American special operations troops on the ground in Somalia helped local forces carry out a raid last week which killed a number of al-Shabaab fighters, the New York Times reports. A spokesman for U.S. Africa Command tells the paper that the commandos tagged along for the attack on an al-Shabaab checkpoint, but didn’t join in the fight. American drones and special operations forces have repeatedly targeted al-Shabaab, an Islamist terrorist group which has pledged allegiance to al-Qaeda.
Ever since Boko Haram kidnapped 276 schoolgirls in 2014, the Chibok girls have been the face of the terrorist group’s cruelty. But girls aren’t the only children Boko Haram has victimized. The Wall Street Journal reports on the roughly 10,000 boys kidnapped by the group and forced to serve as child soldiers.

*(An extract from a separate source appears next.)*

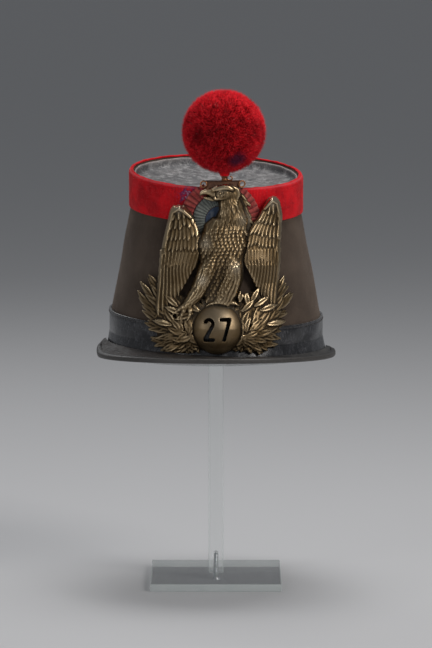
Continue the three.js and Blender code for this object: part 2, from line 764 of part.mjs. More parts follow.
// Body, head, beak and legs of the eagle
const torso = [
  { across: 0.14, up: 0.915, half: 0.13, crest: 0.5 },
  { across: 0.18, up: 0.85, half: 0.17, crest: 0.64 },
  { across: 0.19, up: 0.78, half: 0.23, crest: 0.73 },
  { across: 0.12, up: 0.7, half: 0.31, crest: 0.81 },
  { across: 0.08, up: 0.62, half: 0.33, crest: 0.84 },
  { across: 0.06, up: 0.54, half: 0.28, crest: 0.78 },
  { across: 0.05, up: 0.47, half: 0.21, crest: 0.67 },
  { across: 0.03, up: 0.39, half: 0.12, crest: 0.5 },
];
const head = [
  { across: 0.28, up: 0.925, half: 0.04, crest: 0.35 },
  { across: 0.2, up: 0.946, half: 0.107, crest: 0.62 },
  { across: 0.1, up: 0.951, half: 0.112, crest: 0.72 },
  { across: 0.01, up: 0.943, half: 0.085, crest: 0.62 },
  { across: -0.05, up: 0.938, half: 0.06, crest: 0.5 },
];
const beak = [
  { across: 0, up: 0.946, half: 0.06, crest: 0.52 },
  { across: -0.09, up: 0.951, half: 0.055, crest: 0.48 },
  { across: -0.155, up: 0.946, half: 0.045, crest: 0.42 },
  { across: -0.19, up: 0.929, half: 0.028, crest: 0.36 },
  { across: -0.18, up: 0.907, half: 0, crest: 0.2 },
];
const leftLeg = [
  { across: -0.02, up: 0.56, half: 0.12, crest: 0.84 },
  { across: -0.12, up: 0.48, half: 0.13, crest: 0.96 },
  { across: -0.2, up: 0.41, half: 0.1, crest: 0.86 },
  { across: -0.29, up: 0.34, half: 0.065, crest: 0.68 },
  { across: -0.4, up: 0.275, half: 0.045, crest: 0.55 },
];
const rightLeg = [
  { across: 0.2, up: 0.58, half: 0.12, crest: 0.88 },
  { across: 0.24, up: 0.5, half: 0.13, crest: 1 },
  { across: 0.19, up: 0.43, half: 0.12, crest: 0.95 },
  { across: 0.1, up: 0.365, half: 0.09, crest: 0.82 },
  { across: 0, up: 0.31, half: 0.06, crest: 0.7 },
];

// Wings: the inner and outer edge at each height, and where the long feathers start and end
const leftWing = [
  { up: 0.865, inner: -0.43, outer: -0.49 },
  { up: 0.84, inner: -0.35, outer: -0.53 },
  { up: 0.78, inner: -0.24, outer: -0.6 },
  { up: 0.7, inner: -0.2, outer: -0.655 },
  { up: 0.59, inner: -0.2, outer: -0.708 },
  { up: 0.5, inner: -0.26, outer: -0.722 },
  { up: 0.42, inner: -0.35, outer: -0.735 },
  { up: 0.34, inner: -0.47, outer: -0.755 },
  { up: 0.27, inner: -0.59, outer: -0.775 },
  { up: 0.21, inner: -0.76, outer: -0.785 },
];
const rightWing = [
  { up: 0.902, inner: 0.69, outer: 0.74 },
  { up: 0.87, inner: 0.63, outer: 0.8 },
  { up: 0.8, inner: 0.54, outer: 0.842 },
  { up: 0.71, inner: 0.4, outer: 0.84 },
  { up: 0.62, inner: 0.35, outer: 0.828 },
  { up: 0.54, inner: 0.35, outer: 0.82 },
  { up: 0.45, inner: 0.44, outer: 0.806 },
  { up: 0.36, inner: 0.53, outer: 0.786 },
  { up: 0.28, inner: 0.67, outer: 0.776 },
  { up: 0.235, inner: 0.755, outer: 0.77 },
];

// Rows of feathers on a wing, from the longest below to the shortest above
const featherRows = [
  { count: 5, start: 0.7, length: 0, crest: 0.52 },
  { count: 3, start: 0.78, length: 0.15, crest: 0.6 },
];

function wingForms(edges) {
  const sheetRows = edges.map(({ up, inner, outer }) => ({
    across: (inner + outer) / 2,
    up,
    half: Math.abs(outer - inner) / 2,
    crest: 0.34,
  }));
  const forms = [raised(sheetRows, 4, { edge: SHEET_THICKNESS, foot: WING_SEAT, level: true })];
  const across = (up, share) => lerp(tableAt(edges, "up", up, "inner"), tableAt(edges, "up", up, "outer"), share);
  const lowest = edges[edges.length - 1].up;
  for (const { count, start, length, crest } of featherRows) {
    for (let k = 0; k < count; k++) {
      const share = (k + 0.5) / count;
      const end = length ? start - length : lerp(0.47, lowest + 0.01, share);
      const foot = across(end, length ? share : 0.35);
      const from = across(start, share);
      const half = (0.62 * Math.abs(across(start, 1) - across(start, 0))) / count;
      const rows = [
        { across: from, up: start, half, crest: crest - 0.08 },
        { across: lerp(from, foot, 0.4), up: lerp(start, end, 0.5), half, crest },
        { across: foot, up: end, half: 0, crest: 0.1 },
      ];
      forms.push(raised(rows, 2, { foot: WING_SEAT + SHEET_SEAT }));
    }
  }
  return forms;
}

// Laurel: leaves fan out from a middle on each side. The reach is a share of the plate's half width.
const leftFan = {
  across: -0.33,
  up: 0.12,
  reaches: [
    { angle: 112, reach: 0.62 },
    { angle: 121, reach: 0.92 },
    { angle: 137, reach: 0.92 },
    { angle: 148, reach: 0.78 },
    { angle: 162, reach: 0.63 },
    { angle: 180, reach: 0.53 },
    { angle: 198, reach: 0.52 },
    { angle: 218, reach: 0.44 },
    { angle: 250, reach: 0.27 },
    { angle: 292, reach: 0.26 },
  ],
};
const rightFan = {
  across: 0.36,
  up: 0.12,
  reaches: [
    { angle: 66, reach: 0.62 },
    { angle: 55, reach: 0.94 },
    { angle: 42, reach: 0.86 },
    { angle: 28, reach: 0.66 },
    { angle: 14, reach: 0.53 },
    { angle: 0, reach: 0.52 },
    { angle: -19, reach: 0.46 },
    { angle: -41, reach: 0.38 },
    { angle: -78, reach: 0.26 },
    { angle: -118, reach: 0.26 },
  ],
};

// Rings of leaves, the outer ring lowest
const leafRings = [
  { count: 8, share: 1, length: 0.36, half: 0.073, crest: 0.4 },
  { count: 5, share: 0.68, length: 0.34, half: 0.074, crest: 0.5 },
];

function fanForms({ across, up, reaches }) {
  const forms = [];
  const first = reaches[0].angle;
  const last = reaches[reaches.length - 1].angle;
  const upPerAcross = PLATE_HALF_WIDTH / PLATE_HEIGHT;
  const at = (angle, reach) => ({
    across: across + reach * Math.cos(angle),
    up: up + reach * Math.sin(angle) * upPerAcross,
  });
  for (const { count, share, length, half, crest } of leafRings) {
    for (let k = 0; k < count; k++) {
      const degrees = lerp(first, last, (k + 0.5) / count);
      const angle = THREE.MathUtils.degToRad(degrees);
      const reach = tableAt(reaches, "angle", degrees, "reach") * share;
      const foot = Math.max(0, reach - length);
      forms.push(
        raised(
          [
            { ...at(angle, foot), half: 0.5 * half, crest: 0.6 * crest },
            { ...at(angle, lerp(foot, reach, 0.5)), half, crest },
            { ...at(angle, reach), half: 0, crest: 0.1 },
          ],
          2,
          { foot: FAN_SEAT + SHEET_SEAT },
        ),
      );
    }
  }
  const sheet = [];
  for (let k = 0; k < 10; k++) {
    const degrees = lerp(first, last, k / 9);
    const angle = THREE.MathUtils.degToRad(degrees);
    const reach = 0.7 * tableAt(reaches, "angle", degrees, "reach");
    sheet.push({ angle, reach });
  }
  return [...forms, fanSheet(sheet, at)];
}

// The thin sheet under a fan's leaves
function fanSheet(edge, at) {
  const shares = [0, 0.25, 0.5, 0.75, 1];
  const sections = edge.map(({ angle, reach }) => {
    const places = shares.map((share) => at(angle, share * reach));
    const lift = (rise) => ({ across, up }) => {
      return platePoint(across * PLATE_HALF_WIDTH, PLATE_FOOT + up * PLATE_HEIGHT, rise);
    };
    const face = places.map(lift(FAN_SEAT + SHEET_THICKNESS));
    return [...face, ...places.map(lift(FAN_SEAT)).reverse()];
  });
  return loft(sections, false);
}

// Ball under the eagle: a thin dome with a plain two-figure number cut through it
function ballDome(radius, height, foot) {
  const rows = [{ radius: 0, rise: foot }, { radius, rise: foot }];
  for (let i = 1; i <= 4; i++) {
    const angle = (Math.PI / 2) * (i / 4);
    rows.push({ radius: radius * Math.cos(angle), rise: height * Math.sin(angle) });
  }
  return roundForm(20, () => rows, (x, z, rise) => platePoint(BALL_X + x, BALL_HEIGHT + z, rise));
}

function digitTwo() {
  const bowl = DIGIT_WIDTH / 2;
  const top = DIGIT_HEIGHT - bowl;
  const shape = new THREE.Shape();
  shape.moveTo(0, 0);
  shape.lineTo(DIGIT_WIDTH, 0);
  shape.lineTo(DIGIT_WIDTH, DIGIT_STROKE);
  shape.lineTo(1.3 * DIGIT_STROKE, DIGIT_STROKE);
  shape.absarc(bowl, top, bowl, -0.6, Math.PI, false);
  shape.lineTo(DIGIT_STROKE, top);
  shape.absarc(bowl, top, bowl - DIGIT_STROKE, Math.PI, -0.6, true);
  shape.lineTo(0, DIGIT_STROKE);
  shape.closePath();
  return shape;
}

function digitSeven() {
  const shape = new THREE.Shape();
  shape.moveTo(0.2 * DIGIT_WIDTH, 0);
  shape.lineTo(0.2 * DIGIT_WIDTH + DIGIT_STROKE, 0);
  shape.lineTo(DIGIT_WIDTH, DIGIT_HEIGHT - DIGIT_STROKE);
  shape.lineTo(DIGIT_WIDTH, DIGIT_HEIGHT);
  shape.lineTo(0, DIGIT_HEIGHT);
  shape.lineTo(0, DIGIT_HEIGHT - DIGIT_STROKE);
  shape.lineTo(DIGIT_WIDTH - DIGIT_STROKE, DIGIT_HEIGHT - DIGIT_STROKE);
  shape.closePath();
  return shape;
}

// A straight cutter through the front, from an outline seen from in front
function cutter(shape, x, z) {
  const depth = 2 * FOOT_HALF_DEPTH;
  const form = new THREE.ExtrudeGeometry(shape, { depth, bevelEnabled: false, curveSegments: 5 });
  form.rotateX(Math.PI / 2).translate(x, 0, z);
  return toSolid(form);
}

const gaps = [
  [[-0.262, 0.51], [-0.46, 0.345], [-0.4, 0.325]],
  [[0.335, 0.545], [0.305, 0.38], [0.48, 0.35]],
];

function plateForm() {
  const forms = [
    raised(torso, 5),
    raised(head, 4, { foot: SHEET_SEAT }),
    raised(beak, 2),
    raised(leftLeg, 4, { foot: SHEET_SEAT }),
    raised(rightLeg, 4, { foot: SHEET_SEAT }),
    ...wingForms(leftWing),
    ...wingForms(rightWing),
    ...fanForms(leftFan),
    ...fanForms(rightFan),
    ballDome(BALL_RADIUS, BALL_RISE, 0),
  ];
  const hollow = toSolid(ballDome(BALL_RADIUS - BALL_WALL, BALL_RISE - BALL_WALL, -BALL_WALL));
  let plate = joined(forms).subtract(hollow);
  const figuresLeft = BALL_X - DIGIT_WIDTH - DIGIT_SPACE / 2;
  const figuresFoot = BALL_HEIGHT - DIGIT_HEIGHT / 2;
  plate = plate.subtract(cutter(digitTwo(), figuresLeft, figuresFoot));
  plate = plate.subtract(cutter(digitSeven(), BALL_X + DIGIT_SPACE / 2, figuresFoot));
  for (const gap of gaps) {
    const corners = gap.map(([across, up]) => new THREE.Vector2(across * PLATE_HALF_WIDTH, up * PLATE_HEIGHT));
    plate = plate.subtract(cutter(new THREE.Shape(corners), 0, PLATE_FOOT));
  }
  const peakTop = PEAK_ROOT_HEIGHT + PLATE_GAP;
  const below = new THREE.Shape([
    new THREE.Vector2(-2 * PLATE_HALF_WIDTH, peakTop + 2 * PLATE_HALF_WIDTH * SIDE_SLOPE),
    new THREE.Vector2(-2 * PLATE_HALF_WIDTH, -PLATE_HEIGHT),
    new THREE.Vector2(2 * PLATE_HALF_WIDTH, -PLATE_HEIGHT),
    new THREE.Vector2(2 * PLATE_HALF_WIDTH, peakTop - 2 * PLATE_HALF_WIDTH * SIDE_SLOPE),
  ]);
  return toTidyGeometry(plate.subtract(cutter(below, 0, 0)));
}
addPiece(hat, "eagle_plate", plateForm(), brass);

export default model;
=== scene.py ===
# A felt shako with a brass eagle plate, a pleated cockade and a wool pompon, on a clear acrylic stand.
# Metres, +Z up, the front of the hat faces -Y. Hat sizes below are in millimetres from the foot of the felt.
import math

import bpy
import numpy as np
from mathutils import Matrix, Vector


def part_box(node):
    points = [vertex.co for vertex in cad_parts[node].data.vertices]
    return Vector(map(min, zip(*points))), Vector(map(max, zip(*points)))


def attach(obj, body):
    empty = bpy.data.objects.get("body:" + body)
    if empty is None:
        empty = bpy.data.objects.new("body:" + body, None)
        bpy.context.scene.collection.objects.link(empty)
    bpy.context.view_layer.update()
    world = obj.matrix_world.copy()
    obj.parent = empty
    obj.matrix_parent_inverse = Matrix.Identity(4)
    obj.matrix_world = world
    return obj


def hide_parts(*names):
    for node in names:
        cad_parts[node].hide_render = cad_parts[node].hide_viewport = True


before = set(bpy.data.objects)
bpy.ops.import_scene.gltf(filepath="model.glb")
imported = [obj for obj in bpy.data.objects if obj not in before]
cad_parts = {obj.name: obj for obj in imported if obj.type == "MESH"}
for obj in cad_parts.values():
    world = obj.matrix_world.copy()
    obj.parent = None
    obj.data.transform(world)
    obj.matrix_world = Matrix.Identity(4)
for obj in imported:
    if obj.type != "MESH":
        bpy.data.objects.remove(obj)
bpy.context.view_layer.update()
MM = 0.001

# Camera, floor and light
# The camera looks slightly down at the front of the hat from across a room, as the photograph does.
# A plain pale floor runs back out of sight, under one broad key light at the right and softer light around.
CAMERA_DISTANCE = 3.517
CAMERA_HEIGHT = 0.617
CAMERA_PITCH = math.radians(6.39)
CAMERA_LENS = 227.8
FLOOR_HALF_WIDTH = 60
FLOOR_COLOUR = (0.56, 0.56, 0.57, 1)
SOFT_LIGHTS = (
    # name, place, aimed at, width, height, power, colour
    ("key_light", (1.5, -1.5, 1.5), (0, -0.05, 0.3), 0.9, 0.9, 26, (1.0, 0.97, 0.94)),
    ("left_fill", (-1.6, -1.7, 0.9), (0, 0, 0.3), 0.5, 1.3, 7, (0.95, 0.97, 1.0)),
    ("top_light", (0.1, 0.2, 1.9), (0, 0, 0.3), 1.0, 0.8, 15, (1, 1, 1)),
    ("back_light", (-0.9, 1.5, 1.3), (0, 0, 0.35), 0.7, 0.9, 3.5, (1, 1, 1)),
)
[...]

The Islamist militants send captured children to receive military training, reportedly using beatings and starvation as disciplinary tools to ensure discipline. Once trained, Boko Haram used the boys as cannon fodder against artillery, sometimes plying them with drugs, and arming them with little more than machetes.
Get you a drone that can do both
General Atomics is working on a plan to convert MQ-9 Predator B drones from terrorist hunters in counterinsurgency and counterterrorism campaigns to a missile defense platform in higher intensity conflicts. The defense contractor is working with the Missile Defense Agency (MDA) to equip Predator Bs with sensors that can track ballistic missiles, according to AINonline. The agency says it’s planning to use drones and other assets to extend the engagement zone of Standard Missile-3 interceptors.
The Air Force is ordering up 30 more Reaper drones from General Atomics. The deal is worth around $370 million and is expected to be completed by 2019 — just as the service retires its fleet of MQ-1 Predator drones. Demand for Reaper drones is also being pushed by the Air Force’s plans to increase the number of combat air patrols to 70, up from the current 60.